The Project aims to strengthen and further develop the coast watch/patrol and search and rescue capabilities of Philippine Coast Guard by procuring additional patrol vessels. This will support the PCG in fulfilling its mandate and in complying with the international commitments of the Philippines on maritime safety, security and environmental protection. The vessels are to be deployed in ten PCG Districts Manila, Tacloban, Zamboanga, Puerto Princesa, La Union, Iloilo, San Fernando (La Union), Davao, Legaspi and Cagayan de Oro.
This JICA Project supports PCG, who is responsible of Maritime Safety, to enhance its capabilities to quickly and appropriately respond to coastal maritime incidents, such as search and rescue, maritime law enforcement, etc., by providing Multi-Role Responsive Vessels (MRRVs), thereby increasing the vessel/maritime area rate of each of the 12 districts. The Project is also in line with development policy of the Philippines and assistance strategy of Japan. Therefore, it is relevant that JICA supports the implementation of the Project.
During Japan's Minister of Foreign Affairs visit to Philippines in January 2013, Minister Fumio Kishida underscored the role of Japan as the Philippines' strategic ally. In the conference, he stressed Japan would provide 10 patrol vessels to the Philippine Coast Guard on a loan basis. Shinzo Abe confirmed that 10 patrol boats will be swiftly donated to the Coast Guard. President Aquino and Prime Minister Abe witnessed the signing of a $187-million (18.732 billion yen) loan for the Philippines’ acquisition of multi-role response vessels to boost the capability of its coast guard to conduct maritime patrols.
The project involves the acquisition of two heavy weather, high endurance 94-meter Offshore Patrol Vessels (OPVs), to provide the PCG with vessels with a cruising range capability of 4,000 nautical miles, can be used in Sea-State 6 (wave height of up to 6 meters) in rough sea condition, and are capable to conduct continuous maritime patrol up to 15 days at 15 knots. Each vessel, as claimed by PCG, will enable them to recover as much as 500 passengers in the event of a maritime disaster, as well as provide the country with wider maritime coverage for strategic and national security purposes. Given these upgraded vessel capacities, the project now costs PhP8 billion and with the NEDA Board approval, are expected to be delivered by 2022.

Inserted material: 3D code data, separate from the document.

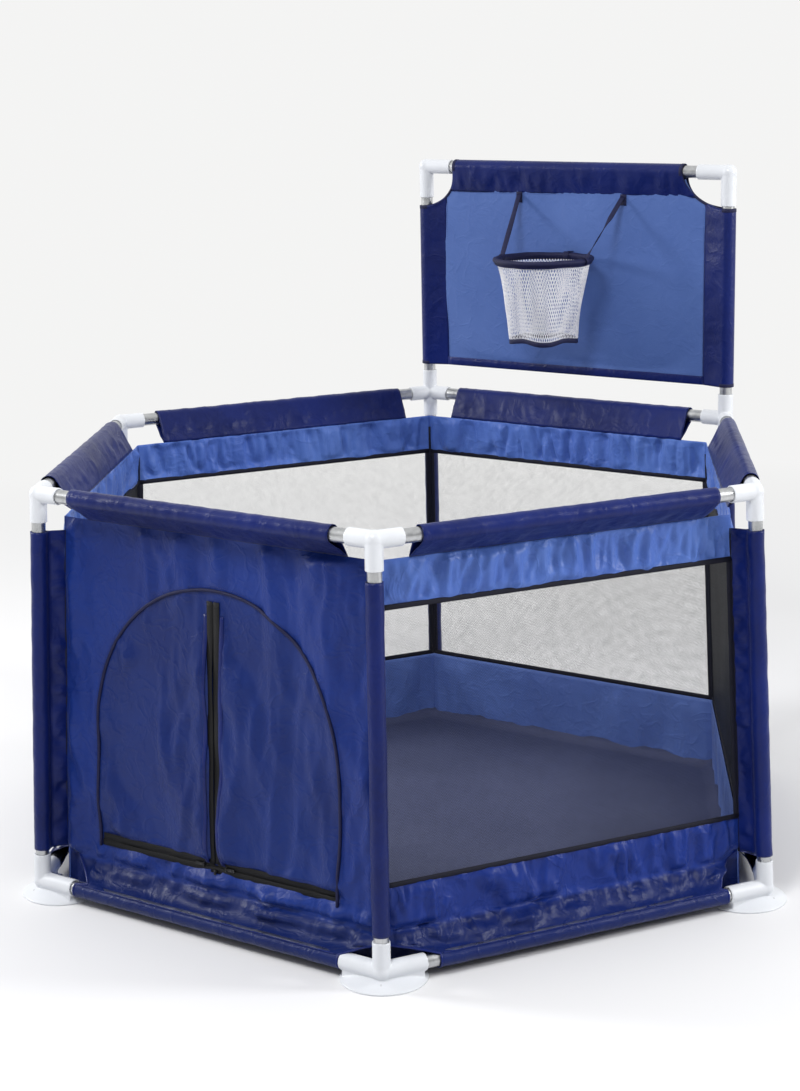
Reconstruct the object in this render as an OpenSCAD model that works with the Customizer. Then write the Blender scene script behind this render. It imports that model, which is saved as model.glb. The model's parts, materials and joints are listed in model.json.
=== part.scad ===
// Six-sided play yard: a push-fit tube frame, a sewn cloth cover with mesh windows and a zipped
// door, and a hoop board that lifts off the two far corners.
// The origin is on the floor under the middle, +Z is up, and the hoop board stands on the +Y side.
// Corners are numbered anticlockwise from +X. Side n runs from corner n to the next corner.

/* [Frame] */
// Distance between neighbouring post axes, at the top rails
side_len = 640; // [560:10:720]
// Height of the top rail axes above the floor
top_rail_z = 662; // [620:1:720]
// Height of the bottom rail axes above the floor
bottom_rail_z = 26; // [24:1:30]
// How much further out each post stands at its foot than at its top
foot_spread = 30; // [10:1:40]
// Outside diameter of every tube
tube_od = 22; // [21:0.5:23]
// Wall of every tube
tube_wall = 0.8; // [0.6:0.1:1.2]

/* [Connectors] */
// Outside radius of a socket
socket_r = 13.5; // [13.3:0.1:14.5]
// Length of a top connector's arms, from the corner
top_arm = 44; // [40:1:52]
// Length of the sockets that hold the posts, from the corner
post_socket = 45; // [40:1:50]
// Length of a foot connector's arms, from the corner
foot_arm = 70; // [66:1:78]
// Radius of the round pad that a foot stands on
foot_pad_r = 66; // [62:1:72]
// Height of the dome over the pad
foot_dome_rise = 17; // [12:1:20]

/* [Hoop board] */
// Height of the hoop board's top tube axis
board_top_z = 1101; // [1050:1:1160]
// Length of an elbow's arms, from the corner
elbow_arm = 59; // [55:1:66]
// Height of the board cloth's bottom hem
board_hem_z = 720; // [716:1:740]
// Radius of the round cut-outs at the board cloth's top corners
board_notch_r = 73; // [70:1:90]
// Height of the hoop's ring
hoop_z = 945; // [920:1:960]
// Radius of the hoop, to the middle of its ring
hoop_r = 87; // [80:1:96]
// Height of the net under the hoop, with its hem
net_drop = 151; // [120:1:160]
// Radius of the net at its hem
net_hem_r = 57; // [50:1:66]
// Distance of each strap's upper end from the middle of the board
strap_spread = 110; // [95:1:130]

/* [Cover] */
// Distance from a rail's axis in to the cloth wall
wall_inset = 35; // [32:1:40]
// Distance from a top rail's axis down to the wall's top seam
skirt_drop = 40; // [36:1:46]
// Height of the cloth band above a window
upper_band = 70; // [60:1:90]
// Height of a window's lower edge above the floor
window_sill_z = 136; // [120:1:160]
// Height of the seam where the lower skirt leaves the wall
lower_seam_z = 68; // [60:1:72]
// Thickness of the cloth, with its seams and hems
cloth_t = 1.6; // [1.2:0.1:2]

/* [Door] */
// Height of the door zips' meeting point above the floor
door_sill_z = 105; // [95:1:112]
// Height of the upright zip's top end above the floor
door_top_z = 527; // [490:1:535]
// Half of the width of the doorway at its sill
door_half_w = 237; // [200:1:245]
// Gap between the flaps and the cloth around them
flap_gap = 0.5; // [0.4:0.1:0.8]
// Gap between the two flaps, which the upright zip closes
zip_gap = 3; // [3:0.1:4]

/* [Hidden] */

$fn = 64;
SIDES = 6;
DOOR_SIDE = 5;
BOARD_CORNERS = [2, 3];

// Frame
foot_side = side_len + foot_spread;
rail_y = side_len * cos(30);
foot_rail_y = foot_side * cos(30);
post_rise = top_rail_z - bottom_rail_z;
post_lean = atan(foot_spread / post_rise);
post_axis_len = post_rise / cos(post_lean);
// Radial play between a tube and the socket it is pushed into
fit_play = 0.1;
socket_bore_d = tube_od + 2 * fit_play;
// How far from the corner the socket bores start, and the play at a tube's end
bore_start = 20;
foot_bore_start = 40;
end_play = 2;
tube_stop = bore_start + end_play;
foot_tube_stop = foot_bore_start + end_play;
// The ball in the middle of a connector, a little proud of the sockets
hub_r = socket_r + 0.8;

// Foot pad
pad_rim = 3;
pad_inset = 34;
dome_base_r = foot_pad_r - 1;
dome_r = (dome_base_r * dome_base_r + foot_dome_rise * foot_dome_rise) / (2 * foot_dome_rise);
arm_web_w = 18;

// Cover
sleeve_bore_r = tube_od / 2 + 0.3;
sleeve_r = sleeve_bore_r + cloth_t + 0.4;
wall_top_z = top_rail_z - skirt_drop;
wall_top_y = rail_y - wall_inset;
wall_lean = atan((foot_rail_y - rail_y) / post_rise);
// Half length of the rail sleeves, which leave the sockets and a little tube bare
top_sleeve_half = side_len / 2 - 71;
bottom_sleeve_half = foot_side / 2 - 80;
skirt_end_gap = 10;
panel_end_gap = 3;
mesh_t = 1.2;
mesh_gap = 0.2;
wall_foot_z = 5;
mat_t = 3;
mat_z = 0.5;
mat_gap = 4;
fin_t = 3;
fin_reach = 38;
sleeve_below_corner = 60;
sleeve_above_foot = 53;

// Door, in the wall's own plane: x along the wall and v up it, from the top seam
door_apex_v = plane_v(door_top_z);
door_sill_v = plane_v(door_sill_z);
door_rise = door_apex_v - door_sill_v;
fold_len = sqrt(door_half_w * door_half_w + door_rise * door_rise);
fold_nx = door_rise / fold_len;
fold_nv = door_half_w / fold_len;

// Zip sliders
slider_play = 0.4;
slider_y = cloth_t / 2 + slider_play;
slider_w = 8;
slider_len = 11;
slider_plate = 1.8;
bridge_y = 4.6;
bridge_r = 0.8;
bridge_half = 2.1;
bridge_post = 1.4;
eye_bore_r = 0.88;
eye_r = 2;
eye_w = 3.2;
pull_len = 16;
pull_w = 5;
pull_t = 1.2;
centre_slider_drop = 7;
side_slider_x = 22;

// Hoop board
board_y = rail_y;
ring_r = 4.5;
ring_back_gap = 10.2;
hoop_y = board_y - hoop_r - ring_r - ring_back_gap;
net_t = 1.2;
net_top_r = hoop_r - 4;
hem_h = 12;
hem_t = 2;
strap_w = 10;
strap_t = 1.2;
strap_top_z = board_top_z - 45;
strap_top_y = board_y - 2.8;

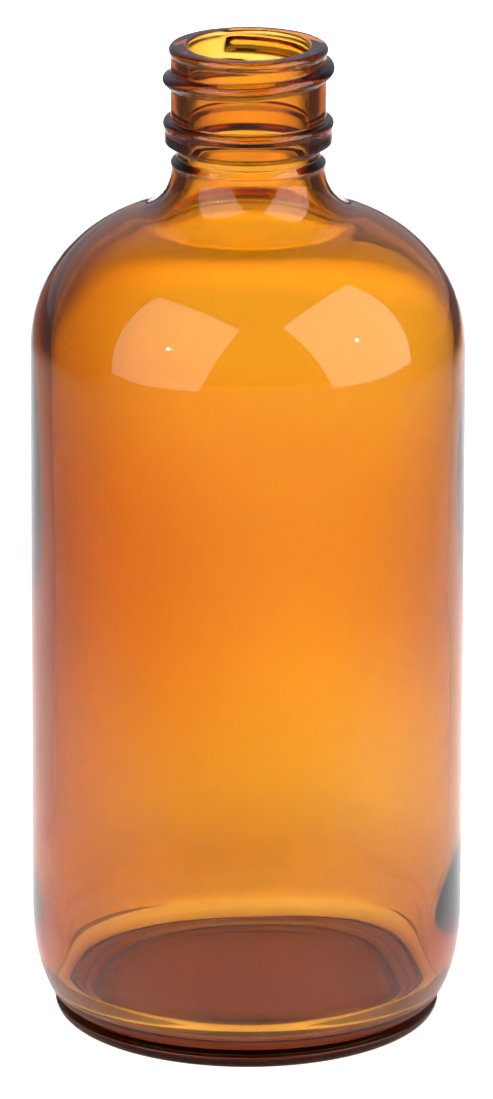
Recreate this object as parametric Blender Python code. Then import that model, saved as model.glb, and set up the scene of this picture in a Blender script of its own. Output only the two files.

The project aims to strengthen the Philippine Coast Guard's capability to promote safety of life, protect the marine environment and enforce maritime laws through procurement of four brand new 24-meter OCEA FPV 72MKII patrol boats, 20 fast patrol boats, and one 82-meter 270 MKII offshore patrol vessel.
The budget from this project came from the loan balance of a French loan that financed the cancelled Greater Maritime Access Ports Project of the Arroyo administration.
The project involves the procurement of seven Maritime Disaster Response (MDR) helicopters for the Philippine Coast Guard to strengthen and expand their MDR capabilities during maritime incidents and natural disasters and calamities. The project will also involve the training of pilots and technical crew, procurement of mission equipment, procurement of maintenance tools and spare parts for five years, and the construction of hangars for the helicopters and offices for the pilots and technical crew. It was supposed to be funded by the Credit Agricole of Germany.
In addition to the recently acquired Airbus H145 helicopters, plans were also laid out to acquire 2 units of AgustaWestland AW139 for SAR operations.
The project involves the procurement of one fixed-wing aircraft in order to increase the Coast Guard's aerial responsibilities, such as maritime patrol, search and rescue (SAR), and utility operations. Due to a limited budget, the coast guard has planned to acquire 1 or 2 units of the Cessna 208B Grand Caravan EX, with plans laid out to acquire additional units in the coming years as the aircraft is expected to replace the ageing Britten-Norman BN-2 Islander.